# GIVEN REQUEST
Take the data below and extract the lines from the one with "step.collection = group" to the one with "before = set(bpy.data.objects)", inclusive, exactly as written.

--- BEGIN ---

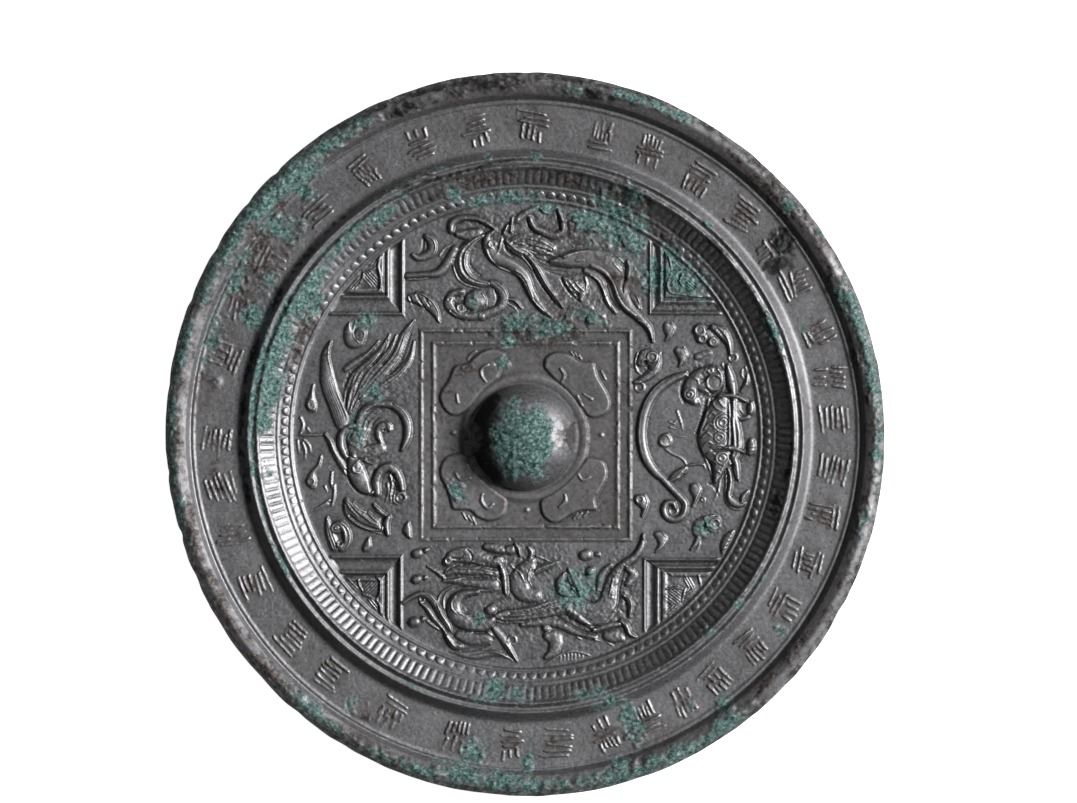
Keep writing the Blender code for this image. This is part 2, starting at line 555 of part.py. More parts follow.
# The small clouds that fill the field between the creatures.
CLOUD_STROKES = {
    "cloud_hook": [
        (-22.5, 51, 0.3), (-24.6, 49.6, 0.8), (-22.8, 47.6, 1.1), (-23.8, 45.2, 1.1),
        (-28.2, 44.8, 0.7),
    ],
    "cloud_scroll": [
        (-20, 34.6, 0.7), (-18.8, 31.4, 1.1), (-14.6, 29.4, 1.0), (-8.6, 30.6, 1.0), (-4.9, 34.5, 1.2),
        (-7.4, 38.3, 0.7),
    ],
    "cloud_comma_0": [(-27.5, 35.6, 0.6), (-24.4, 34.7, 1.1), (-22.2, 31.8, 1.0), (-21.5, 28.4, 0.3)],
    "cloud_comma_1": [(26, 34.8, 0.5), (28.4, 34.4, 0.9), (29.1, 31.7, 0.4)],
    "cloud_comma_2": [(34.4, 26, 0.4), (35.4, 27.9, 0.7), (37.1, 26.8, 0.9), (35.7, 24, 0.3)],
    "cloud_comma_3": [(37.2, 20.8, 0.4), (38.4, 22, 0.7), (40, 20.4, 0.9), (38.8, 17.5, 0.3)],
    "cloud_comma_4": [
        (28.6, 16.6, 0.7), (29.6, 20.2, 1.1), (32.9, 19.6, 1.2), (31.6, 15.6, 0.9), (28.4, 12.8, 0.4),
    ],
    "cloud_comma_5": [(27.4, -16.5, 0.5), (29, -15.3, 0.8), (30.4, -17.2, 0.9), (29.3, -20.5, 0.3)],
    "cloud_comma_6": [(32.2, -25.5, 0.4), (33.8, -24.5, 0.7), (35.1, -26, 0.9), (33, -29.3, 0.3)],
    "cloud_comma_7": [(42, -13, 0.6), (43.5, -13.4, 1.1), (42.4, -17.4, 0.3)],
    "cloud_comma_8": [(-53, 12, 0.3), (-54.4, 9, 0.6), (-53.6, 7, 1.2)],
    "cloud_comma_9": [(-51.4, -5.6, 0.3), (-53.2, -9, 0.6), (-53.8, -11.8, 1.1)],
    "cloud_hood": [
        (43.4, 25.2, 0.6), (44, 27.4, 0.8), (48, 27.1, 1.3), (50.5, 25, 1.4), (51.3, 20.8, 0.4),
    ],
    "cloud_loop": [(-42.8, 28.4, 0.4), (-44.4, 25, 0.9), (-44.4, 22, 0.9), (-42.8, 21.4, 0.4)],
    "cloud_spiral": [
        (-50, -21, 0.4), (-47.4, -22, 0.9), (-44.4, -24, 1.2), (-44.8, -27.8, 1.1), (-47.4, -28.4, 0.8),
    ],
    "cloud_tassel": [(44, -20.8, 0.5), (43, -23, 1.0), (44.2, -25.6, 0.9), (43, -28.4, 0.4)],
}
CLOUD_BEADS = {
    "cloud_pearl": (-12.3, 33.4, 2.2, 2.2, 0, 1.4),
    "cloud_bead_0": (-16.5, 32.4, 1.2, 1.0, 0, 0.8),
    "cloud_bead_1": (16.6, 29, 1.3, 1.3, 0, 0.9),
    "cloud_bead_2": (28.6, 12, 1.4, 0.8, 0, 0.6),
    "cloud_bead_3": (-41.4, 25.2, 1.4, 1.4, 0, 0.8),
    "cloud_bead_4": (-47.2, -23.6, 1.3, 1.3, 0, 0.9),
    "cloud_bead_5": (47.3, -22, 1.6, 1.9, 0, 0.9),
    "cloud_bead_6": (15.2, -30.4, 1.5, 1.4, 0, 0.9),
    "cloud_bead_7": (16, -34, 1.1, 1.0, 0, 0.7),
    "cloud_bead_8": (-26.4, -29.4, 1.9, 1.1, 20, 0.8),
    "cloud_bead_9": (-26.6, -36.2, 1.8, 1.2, 0, 0.8),
    "cloud_bead_10": (-28.1, -47.3, 1.6, 1.3, 20, 0.9),
    "cloud_bead_11": (-39.9, -27.6, 1.1, 1.5, 0, 0.8),
    "cloud_bead_12": (-29.3, -24, 1.3, 1.7, 30, 0.7),
    "cloud_bead_13": (50.4, -27, 2.9, 1.0, 70, 0.7),
}


def lobe_outline(quarter):
    """The scalloped outline of one cloud lobe, from its two rounds back to the boss."""
    outline = []
    for x, y, begin, end in LOBE_ROUNDS:
        for step in range(LOBE_STEPS + 1):
            angle = math.radians(begin + (end - begin) * step / LOBE_STEPS)
            reach = Vector((math.cos(angle), math.sin(angle))) * LOBE_ROUND_RADIUS
            outline.append(Vector((x, y)) + reach)
    outline.insert(LOBE_STEPS + 1, Vector(LOBE_CUSP))
    foot = (BOSS_RADIUS + BOSS_RING_WIDTH - LOBE_OVERLAP) / UNIT
    for degrees in LOBE_FOOT_ANGLES:
        angle = math.radians(degrees)
        outline.append(Vector((foot * math.cos(angle), foot * math.sin(angle))))
    turn = Matrix.Rotation(math.pi / 2 * quarter, 2)
    return [tuple(turn @ point * UNIT) for point in outline]


def build_relief(group):
    """Everything that stands up from the turned disc."""
    comb_teeth(group)
    stroke_groups(group)
    double_lines("square", SQUARE_HALF_WIDTH, group)
    for quarter in range(4):
        corner_bracket(quarter, group)
        bracket_leaf(quarter, group)
        plate(f"lobe_{quarter}", lobe_outline(quarter), LOBE_RISE, group)
    for strokes in (BEAST_STROKES, DRAGON_STROKES, BIRD_STROKES, TORTOISE_STROKES, CLOUD_STROKES):
        for name, marks in strokes.items():
            ridge(name, marks, group)
    for beads in (BEAST_BEADS, DRAGON_BEADS, BIRD_BEADS, TORTOISE_BEADS, CLOUD_BEADS):
        for name, sizes in beads.items():
            bead(name, *sizes, group)


def build_boss(group):
    """The domed boss and the low ring at its foot."""
    place = Matrix.Translation((*BOSS_CENTRE, FIELD_HEIGHT))
    profile = []
    for row in range(BOSS_ROWS + 1):
        angle = math.pi / 2 * (1 - row / BOSS_ROWS)
        profile.append((BOSS_RADIUS * math.cos(angle), BOSS_HEIGHT * math.sin(angle)))
    profile[0] = (0.0, BOSS_HEIGHT)
    profile.append((BOSS_RADIUS, -BOSS_ROOT))
    profile.append((0.0, -BOSS_ROOT))
    dome = turned("boss_dome", profile, BOSS_FACETS, group)
    dome.matrix_world = place
    radius = BOSS_RADIUS + BOSS_RING_WIDTH
    foot = [(0.0, BOSS_RING_RISE), (radius, BOSS_RING_RISE)]
    foot += [(radius, -BOSS_RING_ROOT), (0.0, -BOSS_RING_ROOT)]
    ring = turned("boss_ring", foot, BOSS_FACETS, group)
    ring.matrix_world = place


def cord_hole_cutter(group):
    """An arched bar along X, longer than the boss is wide, that cuts the cord hole."""
    half = CORD_HOLE_WIDTH / 2
    curve = bpy.data.curves.new("cord_hole", "CURVE")
    curve.dimensions = "2D"
    curve.fill_mode = "BOTH"
    curve.extrude = BOSS_RADIUS + BOSS_RING_WIDTH + CORD_HOLE_HEIGHT
    outline = [(-half, 0.0), (half, 0.0)]
    for step in range(ARCH_FACETS + 1):
        angle = math.pi * step / ARCH_FACETS
        outline.append((half * math.cos(angle), CORD_HOLE_HEIGHT - half + half * math.sin(angle)))
    spline = curve.splines.new("POLY")
    spline.points.add(len(outline) - 1)
    for point, (across, up) in zip(spline.points, outline):
        point.co = (across, up, 0.0, 1.0)
    spline.use_cyclic_u = True
    stand = Matrix.Rotation(math.pi / 2, 4, "Z") @ Matrix.Rotation(math.pi / 2, 4, "X")
    place = Matrix.Translation((*BOSS_CENTRE, FIELD_HEIGHT + CORD_HOLE_FLOOR))
    return meshed(curve, place @ stand, group)


def join_pieces(disc, group, kind, name):
    """A Boolean of the disc with every object of a group."""
    step = disc.modifiers.new(name, "BOOLEAN")
    step.operation = kind
    step.operand_type = "COLLECTION"
    step.collection = group
    step.solver = "EXACT"
    step.use_self = kind == "UNION"


def hide_guides(*groups):
    """The operands of the Booleans aren't parts of the mirror."""
    for group in groups:
        for guide in group.objects:
            guide.hide_render = True
            guide.display_type = "WIRE"


def shade(piece):
    """Smooth shading that keeps the sharp edges of the casting."""
    piece.data.shade_smooth()
    piece.data.set_sharp_from_angle(angle=math.radians(30))


def build_mirror():
    """The whole casting as one solid."""
    clear_scene()
    parts = new_collection("bronze_mirror")
    relief = new_collection("relief_guides")
    cutters = new_collection("cutters")
    disc = turned("mirror", disc_profile(), BODY_FACETS, parts)
    disc.data.materials.append(bronze_material())
    build_boss(relief)
    build_relief(relief)
    cord_hole_cutter(cutters)
    join_pieces(disc, relief, "UNION", "relief")
    join_pieces(disc, cutters, "DIFFERENCE", "cord_hole")
    hide_guides(relief, cutters)
    shade(disc)


build_mirror()
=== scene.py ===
import math
import random

import bmesh
import bpy
import numpy as np
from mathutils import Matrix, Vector


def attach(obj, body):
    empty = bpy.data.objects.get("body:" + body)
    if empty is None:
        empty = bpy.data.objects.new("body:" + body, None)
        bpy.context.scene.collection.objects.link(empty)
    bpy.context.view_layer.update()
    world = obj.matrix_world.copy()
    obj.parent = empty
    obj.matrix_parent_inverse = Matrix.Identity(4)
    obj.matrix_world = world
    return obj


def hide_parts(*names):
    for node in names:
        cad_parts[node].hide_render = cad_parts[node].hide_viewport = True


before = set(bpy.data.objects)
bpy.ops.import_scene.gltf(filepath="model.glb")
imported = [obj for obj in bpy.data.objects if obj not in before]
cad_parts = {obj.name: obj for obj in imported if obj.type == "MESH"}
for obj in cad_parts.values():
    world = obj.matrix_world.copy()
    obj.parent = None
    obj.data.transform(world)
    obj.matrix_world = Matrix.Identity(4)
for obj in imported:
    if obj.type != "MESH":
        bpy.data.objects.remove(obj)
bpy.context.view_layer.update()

# The rim. It is the outermost ring of the one bronze casting, thick and round on top,
# turned with the template that shaped the rings of the whole back. Its outer edge is
# worn and chipped, and green crust sits along its crown.
MM = 0.001
RIM_FOOT, RIM_EDGE = 84.1, 90.1
RIM_ROWS, RIM_COLUMNS = 28, 1400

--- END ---

# PROBLEM SOLUTION
    step.collection = group
    step.solver = "EXACT"
    step.use_self = kind == "UNION"


def hide_guides(*groups):
    """The operands of the Booleans aren't parts of the mirror."""
    for group in groups:
        for guide in group.objects:
            guide.hide_render = True
            guide.display_type = "WIRE"


def shade(piece):
    """Smooth shading that keeps the sharp edges of the casting."""
    piece.data.shade_smooth()
    piece.data.set_sharp_from_angle(angle=math.radians(30))


def build_mirror():
    """The whole casting as one solid."""
    clear_scene()
    parts = new_collection("bronze_mirror")
    relief = new_collection("relief_guides")
    cutters = new_collection("cutters")
    disc = turned("mirror", disc_profile(), BODY_FACETS, parts)
    disc.data.materials.append(bronze_material())
    build_boss(relief)
    build_relief(relief)
    cord_hole_cutter(cutters)
    join_pieces(disc, relief, "UNION", "relief")
    join_pieces(disc, cutters, "DIFFERENCE", "cord_hole")
    hide_guides(relief, cutters)
    shade(disc)


build_mirror()
=== scene.py ===
import math
import random

import bmesh
import bpy
import numpy as np
from mathutils import Matrix, Vector


def attach(obj, body):
    empty = bpy.data.objects.get("body:" + body)
    if empty is None:
        empty = bpy.data.objects.new("body:" + body, None)
        bpy.context.scene.collection.objects.link(empty)
    bpy.context.view_layer.update()
    world = obj.matrix_world.copy()
    obj.parent = empty
    obj.matrix_parent_inverse = Matrix.Identity(4)
    obj.matrix_world = world
    return obj


def hide_parts(*names):
    for node in names:
        cad_parts[node].hide_render = cad_parts[node].hide_viewport = True


before = set(bpy.data.objects)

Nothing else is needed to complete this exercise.